ソファの上からこんにちは。そふぁね(@sofa_ne)です。
『本を読む人だけが手にするもの』を読みました。本書を読む前に『藤原和博の必ず食える1%の人になる方法』を読んで色々なるほどと思う点があったので、こっちも面白いかなーと思って手に取りました。
タイトルからして、「自分は沢山本を読んでいるしインプットもアウトプットも出来ている」という人向けではなく、「本くらい読まないとなー」とか「会社/学校の都合で本を読まないといけないけど、なかなか進まないなー」といった普段読書にそれほど慣れ親しんでいない人向けに書かれています。
とはいえ「本なんか絶対読むものか」と思っている人は本書も手にとらないでしょうし、月に1,2冊読むか読まないかで、家の本棚には積読が何冊か、といった方がメインターゲットだと感じました。
そういった人向けに、大きく
- なぜ本を読むべきなのか
- 本を読むとどんないいことがあるのか
- 本はどう読めばいいのか
- おすすめの本
について書かれています。
本を読むのは「幸福をつかむため」
まず本書で書かれている「なぜ本を読むべきなのか」ですが、大きなポイントは幸せをつかむためです。
昔は「いい大学に入っていい会社に入って、車を買って家を買って子供がいて・・・」といった、いわば幸せのテンプレが存在しました。この時代を本書では「成長社会」と呼んでいます。ところがいまは成長社会ではなく、経済成長のスピードも鈍化して、社会全体が一つにまとまって成長する社会は終わり、成熟社会になっていきています。こういった話題はそこらのビジネス本ではも共通の前提になっている感がありますね。
そんな成熟社会では幸せのテンプレは存在せず、それぞれが自分自身の幸せを定義し、そこに向かっている必要があると述べられています。
つまり、幸せを自分で定義出来ないかぎり、幸せにはなれない。
そして、幸せを定義するためには、その軸となる教養が必要である→教養を身につけるためには読書が必要である。
すなわち、幸せになるためには読書が必要である。
という論です。
「では教養を身につけるためにはどんな本をどうやって読んだらいいの?」という疑問が浮かびますが、その辺も本書には書かれています。
私が特になるほどと思ったポイントは、読書はまず量という点です。
読書はまず量から
読書をする際、良い本を沢山読むべきである。
この考え方に反対する人はまずいないでしょう。
では、良い本をに出会うためには何をすべきかというと、本を選ぶ目、鑑定眼を養うことが必要です。本の鑑定眼を養うためには、(卵が先か鶏が先かみたいな気もしますが)本を沢山読むしかありません。
ちょうど、イチローが沢山ヒットを打てるのは、打席に数多く立っているから、と同じ理屈ですね。
世の中にあふれる本のうち、自分の感性に合う本というのはごく一部です。
読書に慣れ親しんでいない方というのはココの考え方が違っていて、「本は全て価値があって読むべきものである」という勘違いをされてい場合が多いです。
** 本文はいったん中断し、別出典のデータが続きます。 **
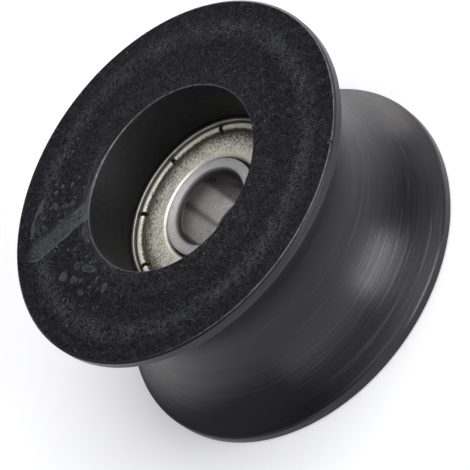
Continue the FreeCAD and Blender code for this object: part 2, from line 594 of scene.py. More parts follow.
@dataclass
class RoundCoordinates:
    """Object coordinates of a turned piece, in millimetres, as node sockets."""

    graph: NodeGraph
    place: Socket
    flat: Socket
    radius: Socket
    height: Socket
    spin: Socket

    @classmethod
    def of(cls, graph: NodeGraph) -> "RoundCoordinates":
        """Reads Object coordinates and works out radius, height and direction from the axis.

        Args:
            graph: the material's nodes.

        Returns:
            The coordinates.
        """
        place = graph.scaled(graph.add("ShaderNodeTexCoord").outputs["Object"], 1 / MM)
        flat = graph.vector("MULTIPLY", place, (1.0, 1.0, 0.0)).outputs[0]
        spin = graph.vector("NORMALIZE", flat, (0.0, 0.0, 0.0)).outputs[0]
        return cls(graph, place, flat, graph.length(flat), graph.split(place)[2], spin)

    def lines(self, pitch_mm: float, drift: float = 0.6, detail: float = 3.0) -> Socket:
        """Makes noise that is drawn out round the axis, as a turning tool leaves it.

        Args:
            pitch_mm: the width of a line and its gap.
            drift: how much a line changes on its way round.
            detail: how many finer layers there are.

        Returns:
            A value from 0 to 1.
        """
        graph = self.graph
        fast = graph.scaled(graph.combine(self.radius, 0.0, self.height), 1 / pitch_mm)
        both = graph.vector("ADD", fast, graph.scaled(self.spin, drift)).outputs[0]
        return graph.noise(both, 1.0, detail=detail, rough=0.62)

    def sector(self, azimuth: float, half: float, soft: float) -> Socket:
        """Finds the side of the piece that faces an azimuth.

        Args:
            azimuth: the middle of the side, in degrees.
            half: half the angle over which the result is 1.
            soft: the angle more over which it falls to 0.

        Returns:
            A value from 0 to 1.
        """
        turn = math.radians(azimuth)
        facing = self.graph.vector("DOT_PRODUCT", self.spin, (math.cos(turn), math.sin(turn), 0.0))
        edge, core = math.cos(math.radians(half + soft)), math.cos(math.radians(half))
        return self.graph.step(facing.outputs["Value"], edge, core)


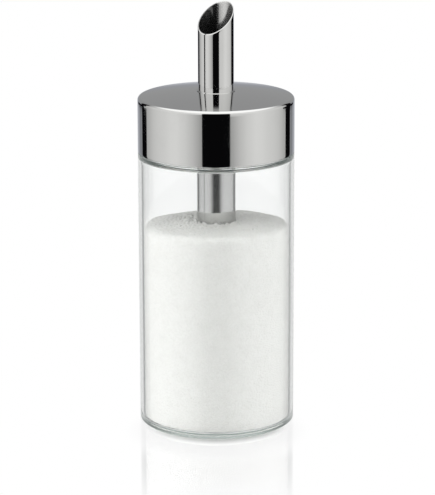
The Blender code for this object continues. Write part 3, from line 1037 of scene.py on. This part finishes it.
@dataclass
class Sugar(SubAssembly):
    """The sugar: it fills the jar round the sleeve, and its top is tilted, heaped and uneven."""

    jar: Jar
    headspace: float = 0.0281
    gap: float = 0.0003
    lift: float = 0.0013
    edge_round: float = 0.0020
    edge_depth: float = 0.0040
    finer_depth: float = 0.0044
    right_rise: float = 0.0002
    front_rise: float = 0.00135
    bend_across: float = 0.0015
    bend_along: float = 0.0021
    crater: float = 0.0005
    crater_width: float = 0.0028
    uneven: Waves = Waves(0.00030, 0.020, 0.0012, 28, 5)
    rough: Waves = Waves(0.0010, 0.004, 0.0009, 20, 8)
    grains: Waves = Waves(0.0006, 0.0022, 0.0008, 40, 9)
    fill_drop: float = 0.0180
    slot_outer: float = 0.00775
    slot_inner: float = 0.00687
    slot_floor: float = 0.0097
    slot_round: float = 0.0002
    sleeve_radius: float = 0.00745
    row_spacing: float = 0.0020
    top_spacing: float = 0.0004
    columns: int = 256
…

この勘違いを持っていると、理解出来ない本や面白くない本に出会った際に「自分のせいだ」と思ってしまいますが、そうではありません。
本が面白いと感じるとき。それは、本の内容と自分のその時点での知識量、場合によっては気分や体調までもがバチーンと合ったときなのです。バチーンとあうと、「これは良い本だ!」とか「これは自分のために書かれた本だ!」と思えるのですが、そんなシチュエーションは本当に稀。
そういった偶発的な「コレだ!」という出会いの確立を増やすために、数多く読む。
私もいままでの人生で400冊くらいは本を読んできましたが、完全に同意できる(かつ周りに広く教えたい)ポイントでした。
本当に自分に必要な本と出合いたいと思う人には、習慣化した「乱読」をおすすめする。(P183)
本書を読んで読書のメリットを感じ、巻末のおすすめ本リストから幾つかピックアップして読む。
それからはジャンルを限定せずにどんどんと幅広く乱読する。
こうした本の渡り方の最初の一歩目として、役に立つ本でした。
関連する本
上記の引用部分にキーワード「乱読」が出てきました。
乱読といえば『乱読のセレンディピティ (扶桑社文庫)』ですね。
こちらの本では
本があふれるいまの時代、もっとも面白い読書法は乱読である
と書いてあります。乱読によるインプットだけでなく、知的メタボリックにならないためのアウトプットが重要である、とも述べられています。「乱読」というワードが気になったら是非。『思考の整理学 (ちくま文庫)』で有名な外山滋比古氏の本です。